The New Austrian School of Economics published an article titled “Artificially Lowered Interest Rates Cause Stagnating Wages and Unemployment” that offers the compelling argument that low interest rates promoted the Federal Reserve, a Keynesian partner to the Stimulus spending, has significantly depressed jobs and wage growth.  It references the work of Professor Antal E. Fekete who concluded that drastically lowered interest rates have not expanded credit that was supposed to stimulate activity.  Instead, these policies pitted the cost of capital goods against those of labor to the benefit of capital and detriment of the latter.
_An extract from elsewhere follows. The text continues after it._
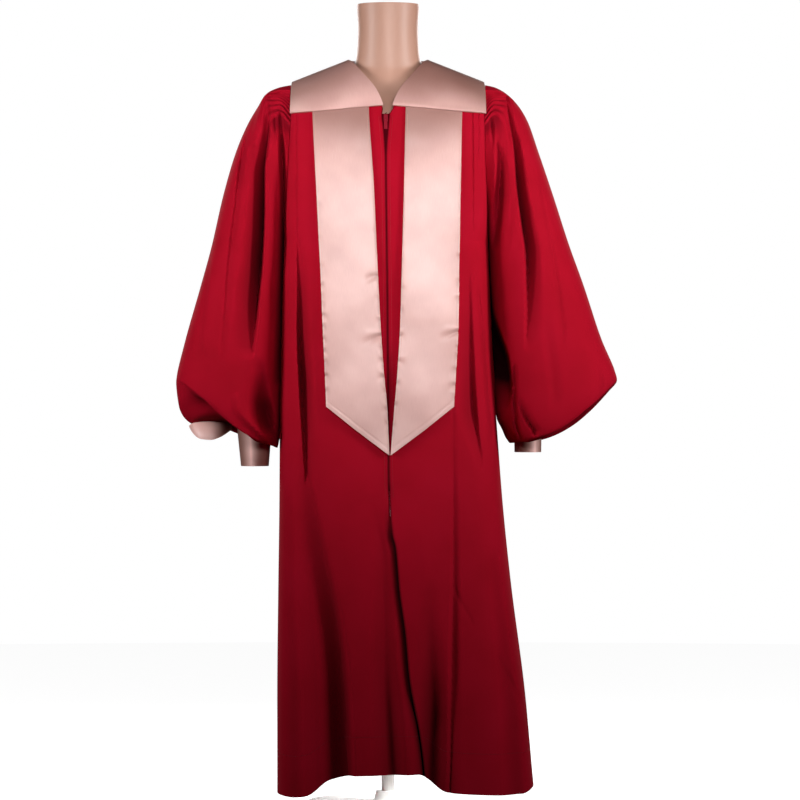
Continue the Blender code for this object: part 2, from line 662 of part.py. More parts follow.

The artificially low interest rates significantly decreased the cost of borrowing used by companies to purchase of capital goods.  For manufacturers this often means advanced production equipment.  At the same time the cost of labor does not decreased, or at least not quickly.  This increases incentive for employers to replace relatively expensive labor with capital equipment that is now less expensive due to cheap credit.  This leads to:

  1. Increased layoffs for marginal employees.
  2. Newer companies do not have access to debt and therefor are at a competitive disadvantage compared to establish firms that now have access to low-cost debt.
  3. Large companies use debt to fund high tech manufacturing of technology products, a mainstay in today’s consumer market. They then need fewer employees.
  4. As the new capital equipment funded by low-cost debt is installed and utilized, this further increases the cost discrepancy to the benefit of capital goods. This then puts downward pressure on wages.
  5. In addition, the middle class nearing retirement find their accumulated funds not large to create the required income for retirement due to lower interest paid on safer investments. They then delay retirement, further depressing wages, especially for younger workers. This then leads to falling consumption, further depressing economic activity and future wage growth potential.

It is likely that Pres. Obama and the Federal Reserve did not mislead the public when they the promised benefits from the Stimulus Package and low interest rate policies.  However, there are always consequences to governmental and central bank interventions, which history teaches.  Often policymakers that focus on only a few variables and the short term do not foresee the consequences of interventions.  However, that does not relieve them of responsibility for the long-term damage to the economy caused by the ill-conceived policies.

When Pres. Obama officially leaves Washington in two years he and his family will enjoy the wealth and benefits of being an ex-president.  He will leave with a huge pension and wealth creation capabilities.  Similarly, those in the Federal Reserve who have been responsible for their misguided policies will have a positive economic experience after leaving the Fed and returning to the private sector.  The lack of accountability and responsibility for failed programs are perhaps the primary reasons why governmental policies fail to accomplish the promised goals.  This reality is a major driver of the long-term failure of many (most) governmental programs.